1972 DeTomaso Panter
Sexy Italian sheetmetal wrapped around some grunty Stateside 
mechanicals is hardly a new concept. Strictly speaking, it's a hybrid, 
from the days when hybrid meant American power beneath the hood of a 
European GT, rather than buying a Prius to tell everyone how green you 
are. All manner of high-fallutin' GT cars that weren't called Ferrari, 
Aston Martin, Maserati, Lamborghini or Jaguar sought out the cheap, 
plentiful, torquey presence of American engines to power their 
otherwise-bespoke, high-end models. Gordon Keeble, Bizzarrini and Iso 
all turned to Chevrolet for their power (although Iso defected to Ford 
later on), while Dual-Ghia, Facel, Bristol and Jensen all looked to 
Highland Park, Michigan, for Mopar motivation. 
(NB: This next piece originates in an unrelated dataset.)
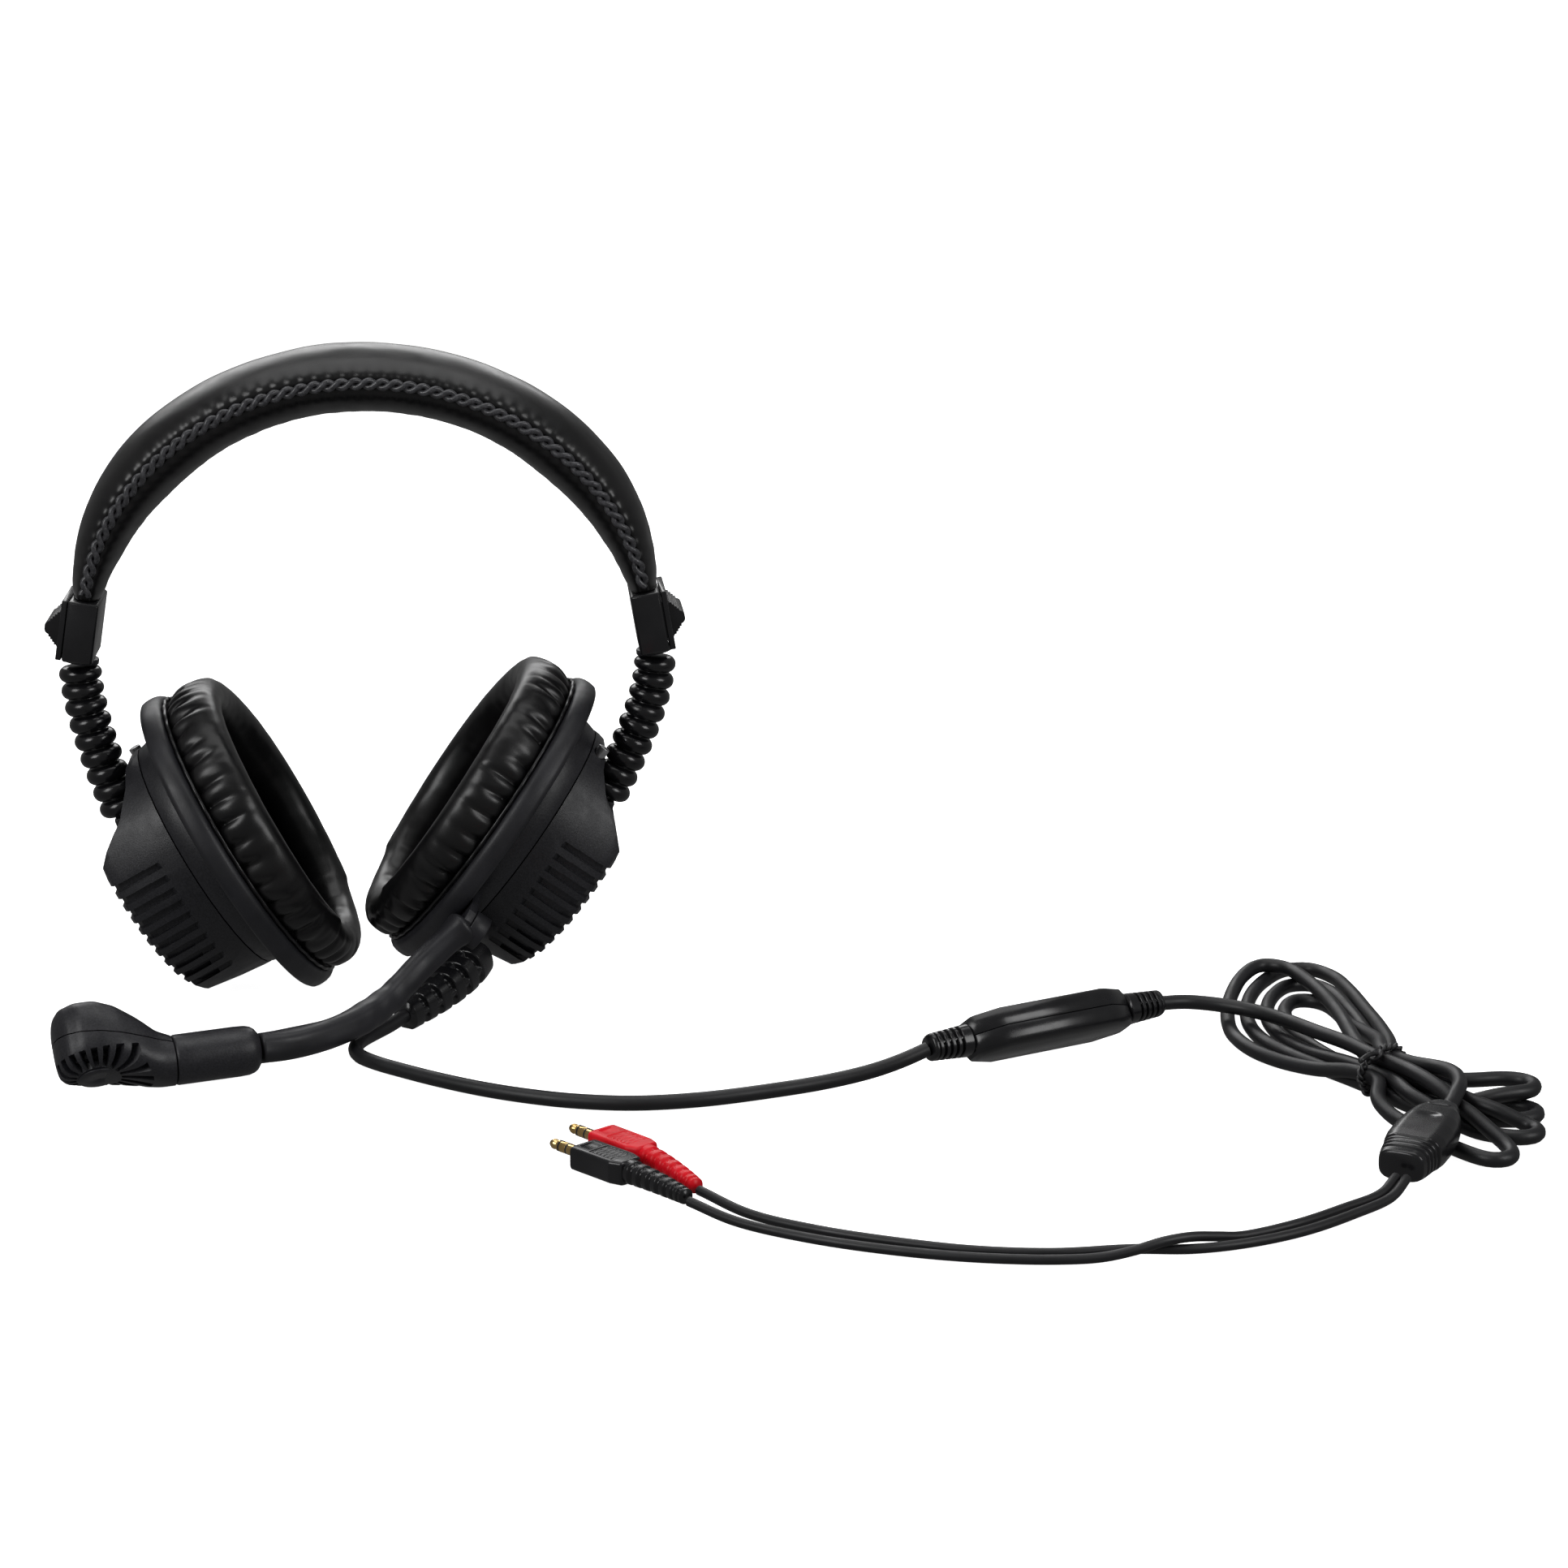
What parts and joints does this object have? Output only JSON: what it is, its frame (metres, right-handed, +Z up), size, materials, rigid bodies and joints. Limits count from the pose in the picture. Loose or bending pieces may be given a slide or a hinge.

But those are GTs, where heritage meant less than style and comfort. A mid-engined sports car was a wild enough concept in those days, even 
though Alejandro de Tomaso himself introduced the notion with the 1965 
Vallelunga (yes, even before the Miura) after a series of unsuccessful 
Formula cars; throw in the notion of American power and the purists' 
heads would explode. So the Pantera is a sports car from a marque with 
no real racing pedigree of any note (the less said about Frank 
Williams's 505/38 that Piers Courage died in, the better), and not much 
more street-car experience (50-odd Cortina-powered Vallelungas and 400 
or so Mangustas over the previous half-decade). It had an engine just 
like the one you could get in a Torino, making up in sheer grunt what it lacked in sexy specifications, like overhead cams, fuel injection or 
aluminum components. It could have been a Corvette competitor, and was, 
in fact, brought to life after Ford couldn't make the GT40 streetable, 
but it smelled like a rebound relationship from the days when Hank the 
Deuce was courting Enzo Ferrari. And they wanted to sell 2,500 a year. 


 
In case selling such a beast would be too easy, they stuck 
it in Lincoln-Mercury stores, parked between Grand Marquis and Mark 
IIIs, since no one with $9,000 to spend on a car in those days was going to do it in a mere Ford dealership. What's more, Ford knew from the 
beginning that they were only going to be able to sell the Pantera 
through 1974: Even if the engine could somehow be properly tamed for the EPA's sniffers with pellet-type cats and lower-lift cams, there was no 
way it would survive 5-MPH crash tests, even with battering-ram bumpers. In this country, Pantera was a sports car with no past, and no future. 


To help us discover the Pantera enigma for ourselves, we hooked up 
with Leon Rower of Fletcher Hills, California; since 2004, he has been 
the owner and caretaker of this Grabber Blue '72 pre-L Pantera. When he 
bought it, it had the original white-letter Goodyear Arriva tires on it, and barely 20,000 miles on the odometer. And he let us go for a drive 
anyway. 


Despite having been designed for American-size frames, getting in 
will be a trick for many: Between the low roof (just three-and-a-half 
feet off the ground!) and that massive wheelwell that takes up half of 
what could be very generous foot room, wriggling your way in is not a 
happy task for the corpulent. It's a graceless entry and exit--getting 
in saw us sit down on the seat, wind our torso in under the roof and 
then swing our legs in, while exiting basically consisted of us opening 
the door and falling out of the car. 


Once you're in, all but the roundest of bellies are 
accommodated--the long-arm, short-leg driving position so prevalent in 
so many Italian machines is alive and well here--although headroom 
remains at a premium. Not helping is the notion that first gear, located down and to the left, wants to crawl into your lap and curl up for a 
nap. The seats don't have (or need) massive bolstering; when you're 
wedged between the console and door panel, such things matter less. The 
pedal box is deep, but thanks to the intruding wheelwell, everything 
feels offset toward the center; we had to pry off our size 11½s and 
drive in stocking feet. Our two feet were exactly as wide as the 
Pantera's three pedals. The odometer on Leon's clean, unrestored example reads 22,551 miles, every one of them original and accounted for. 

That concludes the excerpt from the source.